One huge subplot on the other side: Lance McCullers Jr. left injured while pitching, forcing the Angels into bullpen survival mode basically from the jump.

Game 2: The nightmare inning became the nightmare day (LAA 17, CWS 1)

Saturday was the receipt for every “baseball’s weird” cliché you’ve ever heard.

The Angels detonated early — highlighted by a Spencer Torkelson grand slam in the 1st — and never stopped piling on. Chicago’s offense never showed up, finishing with one hit and spending most of the afternoon looking for anything that resembled momentum.

It was one of those losses you don’t “analyze” so much as you flush.

(And for L.A., it wasn’t just runs — it was noise: Zach Neto’s three doubles tied the Angels’ single-game regular season record.)

Game 3: Sunday speed + Sunday swagger (CWS 8, LAA 2)

The response was immediate — and it looked like a first-place response.

Chicago came out flying, scoring two in the 1st, stacking pressure with aggressive baserunning, and never letting the Angels breathe.
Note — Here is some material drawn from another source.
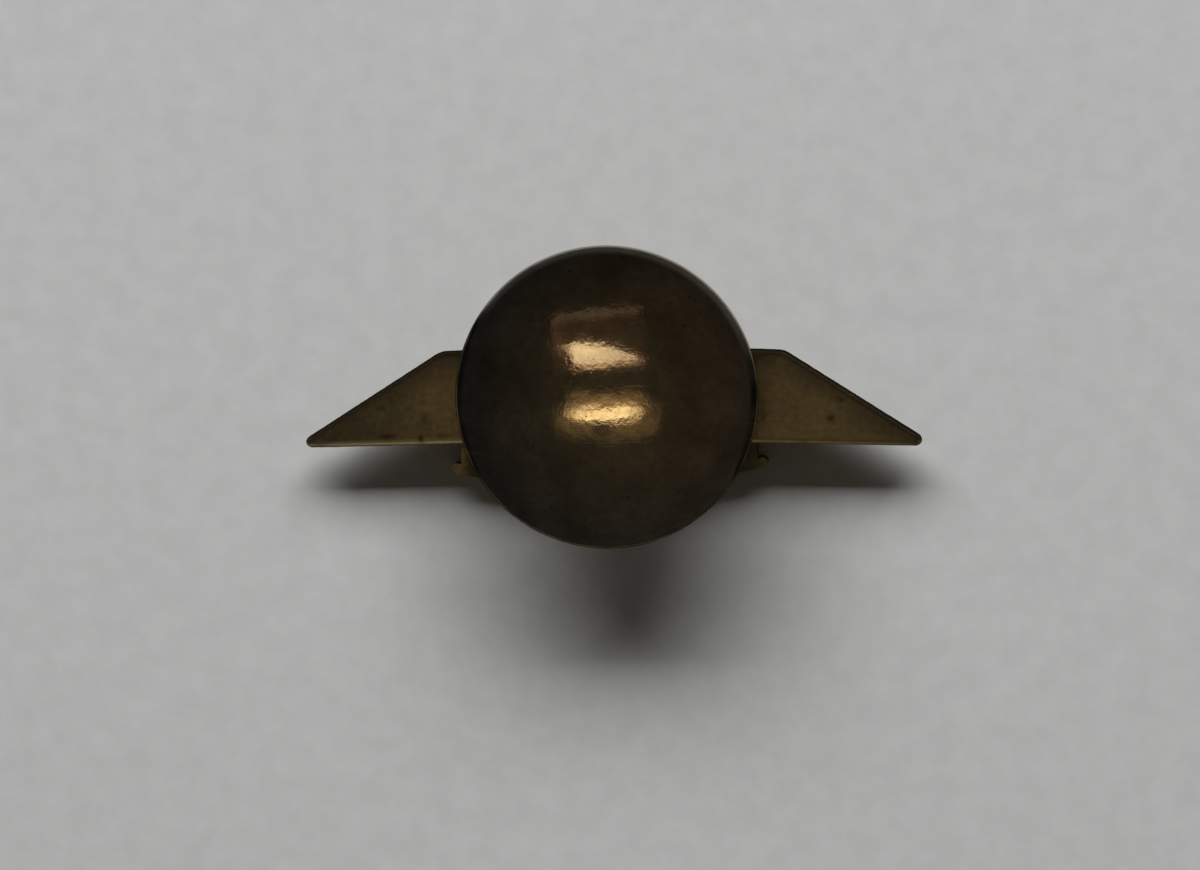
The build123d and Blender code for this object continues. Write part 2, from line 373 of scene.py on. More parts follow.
def wing_material(name, with_painted_shade):
    """Aged brown-gold brass of the struck badge, with a painted highlight along the bottom edges; the one
    with painted shade is for the scroll.
    """
    tree = MaterialTree(name)
    cloud = tree.cloud(300.0, detail=5.0)
    warmth = tree.noise(tree.stretched(tree.place, (1, 1, 1), (0.31, 0.17, 0.05)), 230.0, detail=3.0)
    grain = tree.cloud(3200.0, detail=5.0, roughness=0.65)
    spots = tree.pits(760.0, inner=0.04, outer=0.12)
    lines = tree.scratches(0.2, width=4300.0)

    base = tree.ramp(cloud, *WING_TONES)
    base = tree.mix(tree.times(tree.mask(warmth, 0.40, 0.66), 0.60), base, WING_RED)
    base = tree.mix(tree.times(tree.mask(grain, 0.42, 0.72), 0.30), base, WING_DARK_GRAIN)
    base = tree.mix(tree.attribute("warm"), base, WING_WARM)
    base = tree.mix(tree.times(tree.attribute("band"), 0.82), base, WING_BAND)
    # Darker along the top and sloping edges, far more on the back than on the front
    base = tree.mix(tree.attribute("dark_edge"), base, WING_DARK_EDGE)
    # Painted highlight along the bottom edges, strongest on the left wing
    base = tree.mix(tree.attribute("strip"), base, WING_STRIP_HIGHLIGHT)
    base = tree.mix(tree.attribute("stain"), base, WING_STAIN)
    if with_painted_shade:
        # Painted shade where the dome and the wings shade the scroll
        base = tree.mix(painted_shade_mask(tree, cloud), base, SCROLL_SHADE)
    base = tree.mix(tree.times(spots, 0.60), base, WING_SPOT)
    base = tree.mix(tree.times(lines, 0.20), base, WING_SCRATCH)

    rough = tree.straight(grain, 0.30, 0.26)
    normal = tree.bump(cloud, distance=0.00020, strength=0.4)
    normal = tree.bump(grain, distance=0.00002, strength=0.45, after=normal)
    normal = tree.dent(spots, distance=0.00003, strength=0.4, after=normal)
    return tree.finish(base, rough, normal, edge_tint=TONED_EDGE_TINT)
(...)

Miguel Vargas was the engine (a four-hit day and Player of the Game), and the lineup behind him kept moving the line.

On the mound, Shane Smith did what stabilizers do: six innings, limited damage, and turned the game into a bullpen runway. By the late innings, the Sox were back to playing their style — pressure, pace, and opportunistic offense.
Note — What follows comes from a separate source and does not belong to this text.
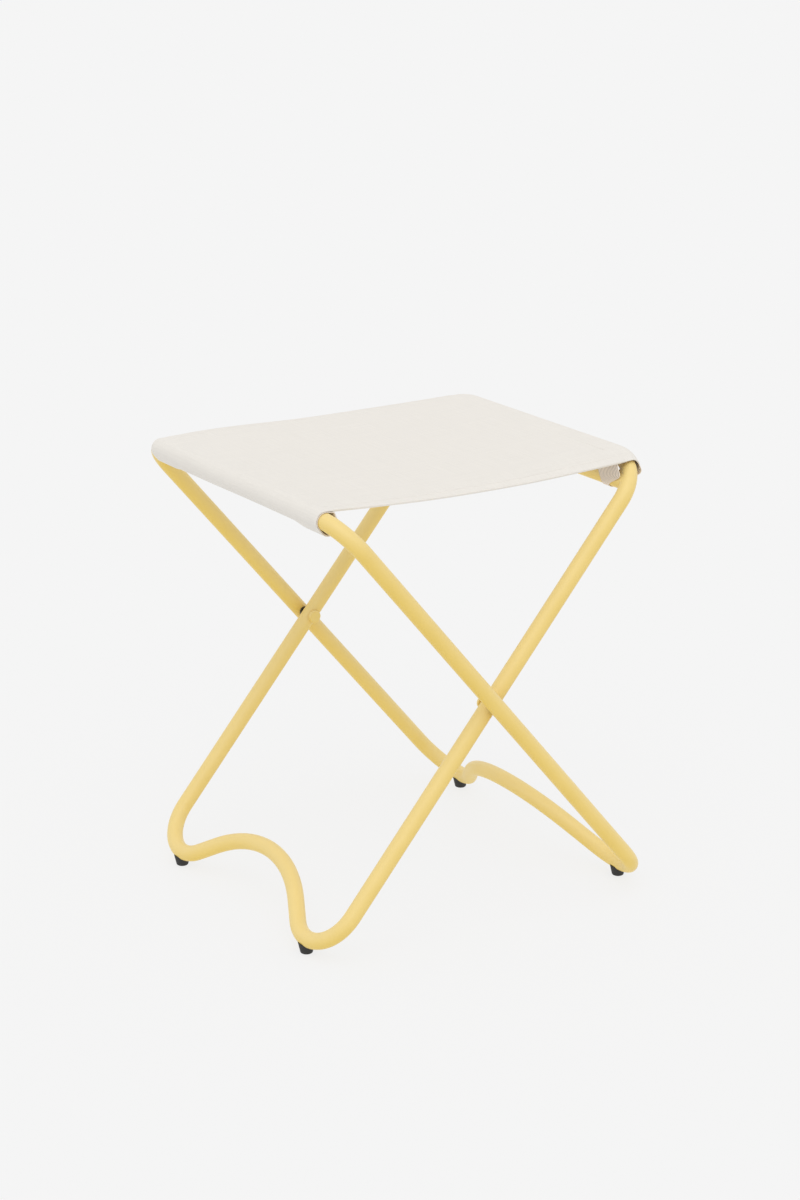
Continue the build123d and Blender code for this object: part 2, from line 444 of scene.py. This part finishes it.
def rubber(settings):
    """Matt black rubber with a moulded grain."""
    material, nodes, links, shader = new_material("black_rubber")
    here = object_coordinates(nodes)
    color = tuple(settings.rubber_color)
    dust = noise(nodes, links, here, 300, detail=4)
    dusty = mix_color(nodes, links, dust, shade(color, 0.8), shade(color, 1.5))
    links.new(dusty, shader.inputs["Base Color"])
    links.new(remap(nodes, links, dust, 0.3, 0.7, 0.55, 0.72), shader.inputs["Roughness"])
    grain = noise(nodes, links, here, 2600, detail=2)
    bump(nodes, links, shader, grain, 0.05 * MM, strength=0.6)
    return material


def nylon(settings):
    """Black nylon with fine turning marks."""
    material, nodes, links, shader = new_material("black_nylon")
    here = object_coordinates(nodes)
    color = tuple(settings.nylon_color)
    marks = noise(nodes, links, here, 900, detail=3)
    links.new(mix_color(nodes, links, marks, color, shade(color, 1.6)), shader.inputs["Base Color"])
    links.new(remap(nodes, links, marks, 0.3, 0.7, 0.35, 0.5), shader.inputs["Roughness"])
    bump(nodes, links, shader, marks, 0.02 * MM)
    return material


def zinc_steel(settings):
    """Zinc-plated steel with drawn streaks along Y."""
    material, nodes, links, shader = new_material("zinc_steel")
    here = object_coordinates(nodes)
    stretch = nodes.new("ShaderNodeMapping")
    stretch.inputs["Scale"].default_value = (1, 0.05, 1)
    links.new(here, stretch.inputs["Vector"])
    streaks = noise(nodes, links, stretch.outputs["Vector"], 1500, detail=2)
    color = tuple(settings.steel_color)
    drawn = mix_color(nodes, links, streaks, shade(color, 0.85), shade(color, 1.1))
    links.new(drawn, shader.inputs["Base Color"])
    links.new(remap(nodes, links, streaks, 0.3, 0.7, 0.28, 0.42), shader.inputs["Roughness"])
    shader.inputs["Metallic"].default_value = 1.0
    bump(nodes, links, shader, streaks, 0.01 * MM)
    return material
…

The bigger picture: Chicago’s deadline posture just changed

This series wasn’t just three games — it came with front-office fingerprints all over it.

Notable news / transactions (July 24)

C Philip Mudd (top prospect) promoted to High-A Winston-Salem

Trade: CWS acquired C Danny Jansen from TB for C Eliezer Alfonzo

Trade: CWS acquired LF George Springer from CHC for 2B Chase Meidroth

1B Josh Salmonson optioned to AAA Charlotte

And you can feel what those moves are saying: the Sox aren’t dabbling. They’re fortifying.

Jansen gives you a veteran catcher with pop and edge — and he immediately cashed it with that Game 1 homer.

Springer brings playoff mileage and a steady bat/approach into a lineup that already puts a ton of pressure on defenses.

Where it leaves them

Chicago finishes the series 57-42, sitting 1st in the AL Central with a cushion over Minnesota — and looking like a club that can win clean, win ugly, and win after getting embarrassed.

The Angels leave town 47-54, and even with that Saturday eruption, this series felt like a reminder of where they are: volatile, dangerous in bursts, but not built to sustain control.